→ **DATASET CONTENT**:
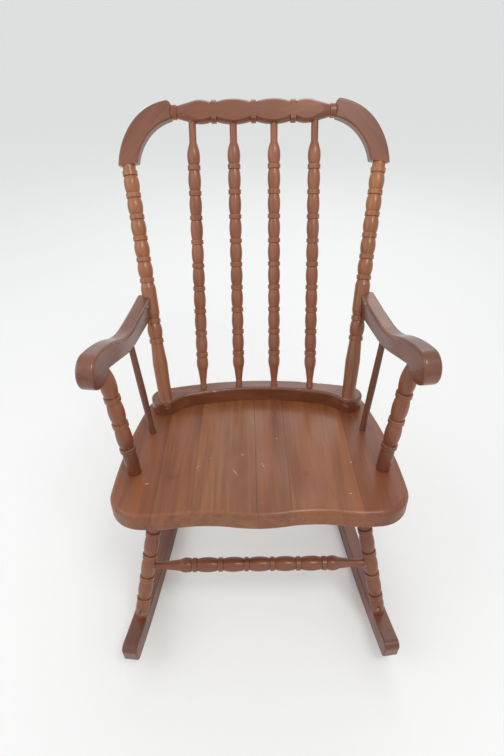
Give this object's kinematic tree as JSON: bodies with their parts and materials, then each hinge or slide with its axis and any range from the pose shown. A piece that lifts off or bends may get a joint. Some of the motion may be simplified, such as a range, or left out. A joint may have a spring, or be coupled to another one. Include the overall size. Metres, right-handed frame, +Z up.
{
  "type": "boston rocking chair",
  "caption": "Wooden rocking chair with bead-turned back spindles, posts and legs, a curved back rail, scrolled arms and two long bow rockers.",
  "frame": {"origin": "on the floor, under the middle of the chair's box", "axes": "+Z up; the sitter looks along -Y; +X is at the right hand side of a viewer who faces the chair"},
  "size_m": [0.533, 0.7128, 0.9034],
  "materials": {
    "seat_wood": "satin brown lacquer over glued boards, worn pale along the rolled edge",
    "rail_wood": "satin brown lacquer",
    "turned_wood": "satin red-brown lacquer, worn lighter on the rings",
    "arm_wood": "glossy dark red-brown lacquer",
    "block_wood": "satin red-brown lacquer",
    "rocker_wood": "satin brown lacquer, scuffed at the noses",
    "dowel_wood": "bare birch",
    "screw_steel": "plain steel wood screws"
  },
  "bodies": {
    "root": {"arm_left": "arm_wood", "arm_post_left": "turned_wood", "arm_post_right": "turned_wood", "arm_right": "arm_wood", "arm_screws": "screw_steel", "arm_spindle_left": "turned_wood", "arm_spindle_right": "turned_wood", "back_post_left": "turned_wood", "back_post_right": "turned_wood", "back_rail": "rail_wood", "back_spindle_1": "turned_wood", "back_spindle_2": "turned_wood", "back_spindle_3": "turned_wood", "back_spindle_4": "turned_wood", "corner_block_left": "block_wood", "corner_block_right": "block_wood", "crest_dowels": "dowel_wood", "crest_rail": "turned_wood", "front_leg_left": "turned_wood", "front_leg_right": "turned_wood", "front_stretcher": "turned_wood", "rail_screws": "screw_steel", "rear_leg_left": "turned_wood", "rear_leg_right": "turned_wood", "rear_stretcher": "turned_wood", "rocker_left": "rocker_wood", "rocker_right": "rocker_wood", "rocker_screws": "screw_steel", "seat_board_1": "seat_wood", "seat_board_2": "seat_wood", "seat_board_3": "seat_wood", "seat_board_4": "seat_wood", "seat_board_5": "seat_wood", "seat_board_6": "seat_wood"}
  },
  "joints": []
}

→ **STATED EXERCISE**: Scan the listing above and copy all lines containing the word "bodies".

→ **RESULT**:
Give this object's kinematic tree as JSON: bodies with their parts and materials, then each hinge or slide with its axis and any range from the pose shown. A piece that lifts off or bends may get a joint. Some of the motion may be simplified, such as a range, or left out. A joint may have a spring, or be coupled to another one. Include the overall size. Metres, right-handed frame, +Z up.
  "bodies": {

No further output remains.